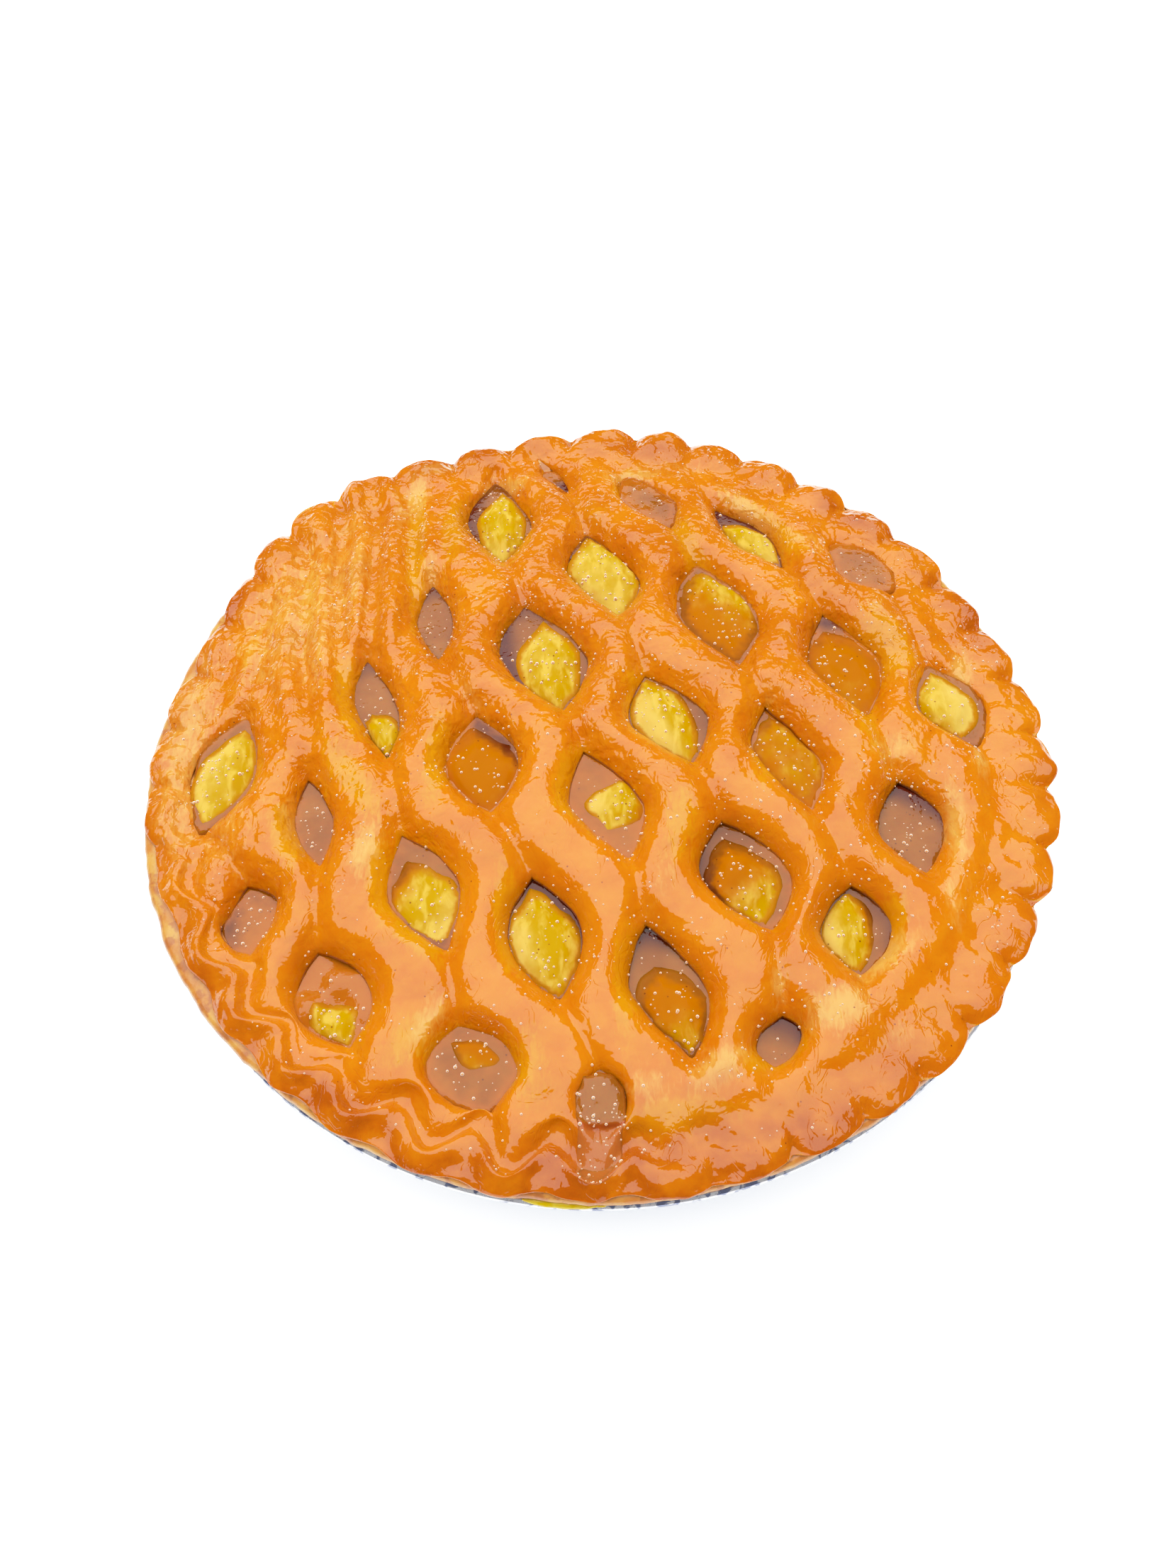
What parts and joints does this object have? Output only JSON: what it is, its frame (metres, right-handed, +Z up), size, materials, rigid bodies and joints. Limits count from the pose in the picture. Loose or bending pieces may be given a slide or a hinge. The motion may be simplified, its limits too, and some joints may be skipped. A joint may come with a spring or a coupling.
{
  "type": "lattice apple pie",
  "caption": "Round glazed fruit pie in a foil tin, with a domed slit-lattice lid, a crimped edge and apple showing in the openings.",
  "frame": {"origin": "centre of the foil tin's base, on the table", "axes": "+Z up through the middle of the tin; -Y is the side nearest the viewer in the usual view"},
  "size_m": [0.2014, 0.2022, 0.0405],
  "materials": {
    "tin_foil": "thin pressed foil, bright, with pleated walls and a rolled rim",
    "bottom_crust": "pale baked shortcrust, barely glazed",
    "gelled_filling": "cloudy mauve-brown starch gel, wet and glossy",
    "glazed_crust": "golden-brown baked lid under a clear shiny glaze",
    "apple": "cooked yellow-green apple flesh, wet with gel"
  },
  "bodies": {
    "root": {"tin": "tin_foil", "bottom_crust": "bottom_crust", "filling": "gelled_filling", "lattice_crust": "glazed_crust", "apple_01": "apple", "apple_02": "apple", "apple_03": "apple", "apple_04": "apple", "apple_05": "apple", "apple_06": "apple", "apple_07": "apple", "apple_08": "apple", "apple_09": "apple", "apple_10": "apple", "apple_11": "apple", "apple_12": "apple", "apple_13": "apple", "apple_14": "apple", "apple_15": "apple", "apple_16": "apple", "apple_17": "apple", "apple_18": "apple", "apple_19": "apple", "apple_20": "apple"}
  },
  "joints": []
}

# # # #

From the listing above, extract every line exactly as it stands.

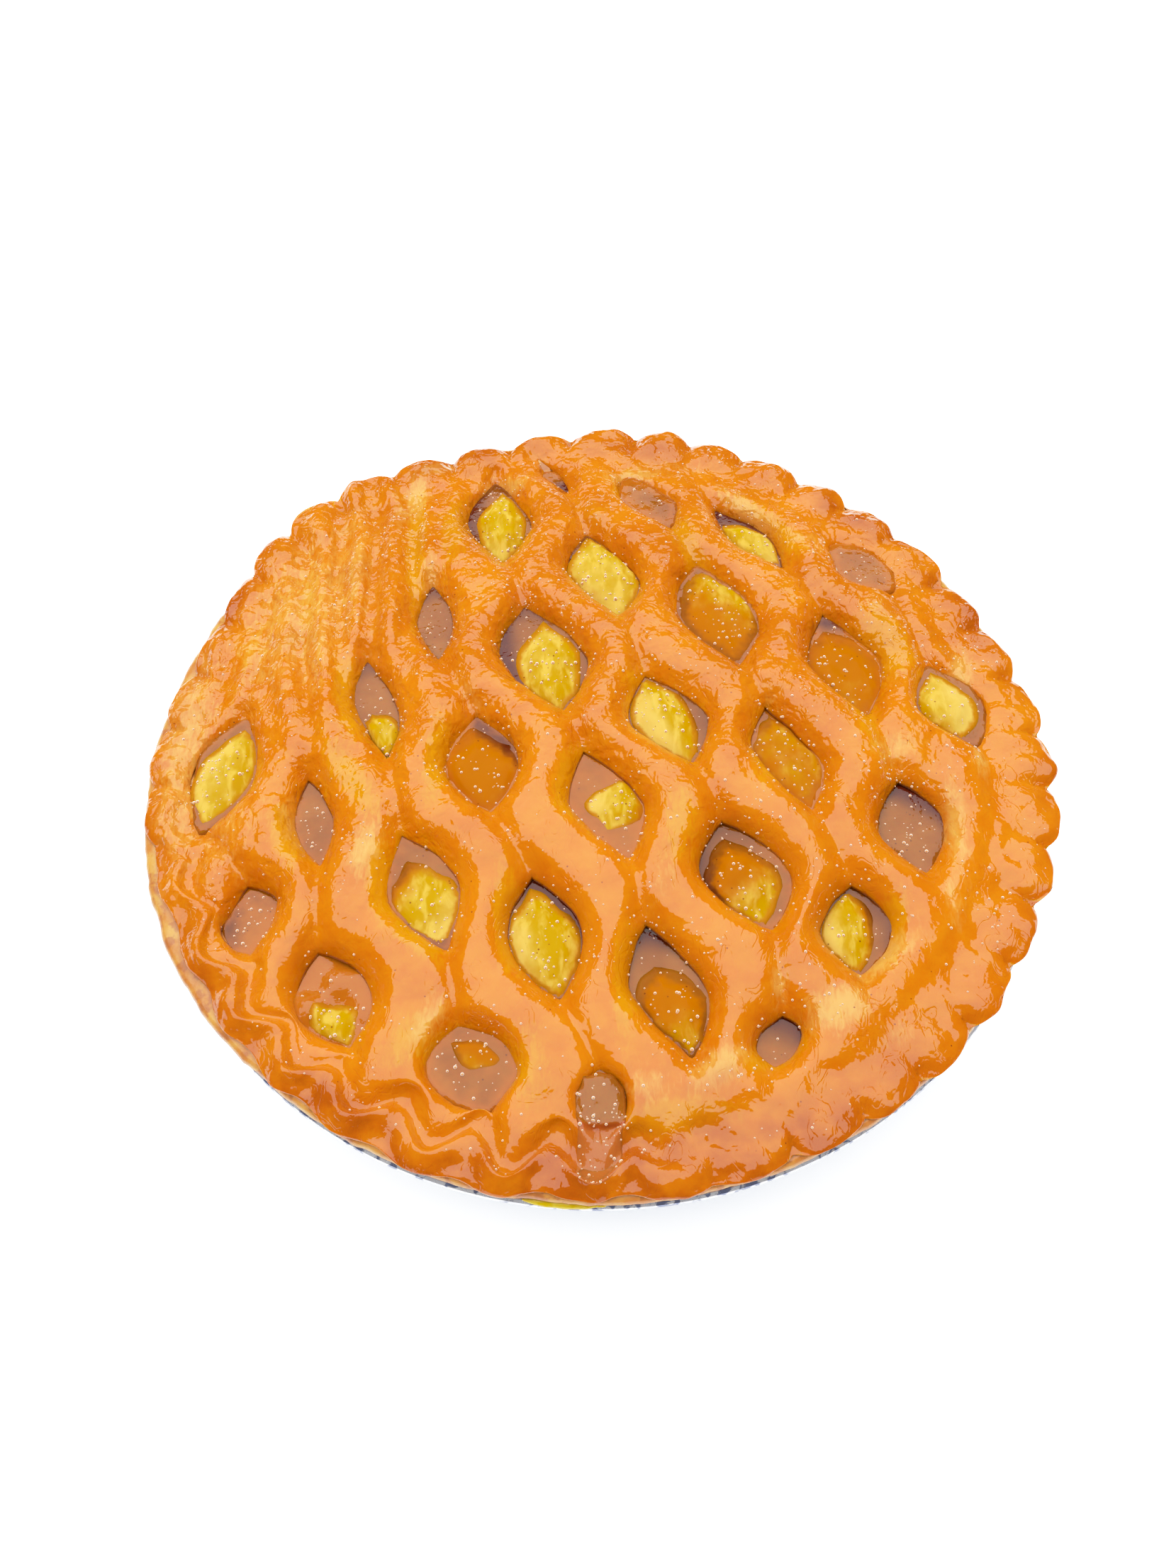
What parts and joints does this object have? Output only JSON: what it is, its frame (metres, right-handed, +Z up), size, materials, rigid bodies and joints. Limits count from the pose in the picture. Loose or bending pieces may be given a slide or a hinge. The motion may be simplified, its limits too, and some joints may be skipped. A joint may come with a spring or a coupling.
{
  "type": "lattice apple pie",
  "caption": "Round glazed fruit pie in a foil tin, with a domed slit-lattice lid, a crimped edge and apple showing in the openings.",
  "frame": {"origin": "centre of the foil tin's base, on the table", "axes": "+Z up through the middle of the tin; -Y is the side nearest the viewer in the usual view"},
  "size_m": [0.2014, 0.2022, 0.0405],
  "materials": {
    "tin_foil": "thin pressed foil, bright, with pleated walls and a rolled rim",
    "bottom_crust": "pale baked shortcrust, barely glazed",
    "gelled_filling": "cloudy mauve-brown starch gel, wet and glossy",
    "glazed_crust": "golden-brown baked lid under a clear shiny glaze",
    "apple": "cooked yellow-green apple flesh, wet with gel"
  },
  "bodies": {
    "root": {"tin": "tin_foil", "bottom_crust": "bottom_crust", "filling": "gelled_filling", "lattice_crust": "glazed_crust", "apple_01": "apple", "apple_02": "apple", "apple_03": "apple", "apple_04": "apple", "apple_05": "apple", "apple_06": "apple", "apple_07": "apple", "apple_08": "apple", "apple_09": "apple", "apple_10": "apple", "apple_11": "apple", "apple_12": "apple", "apple_13": "apple", "apple_14": "apple", "apple_15": "apple", "apple_16": "apple", "apple_17": "apple", "apple_18": "apple", "apple_19": "apple", "apple_20": "apple"}
  },
  "joints": []
}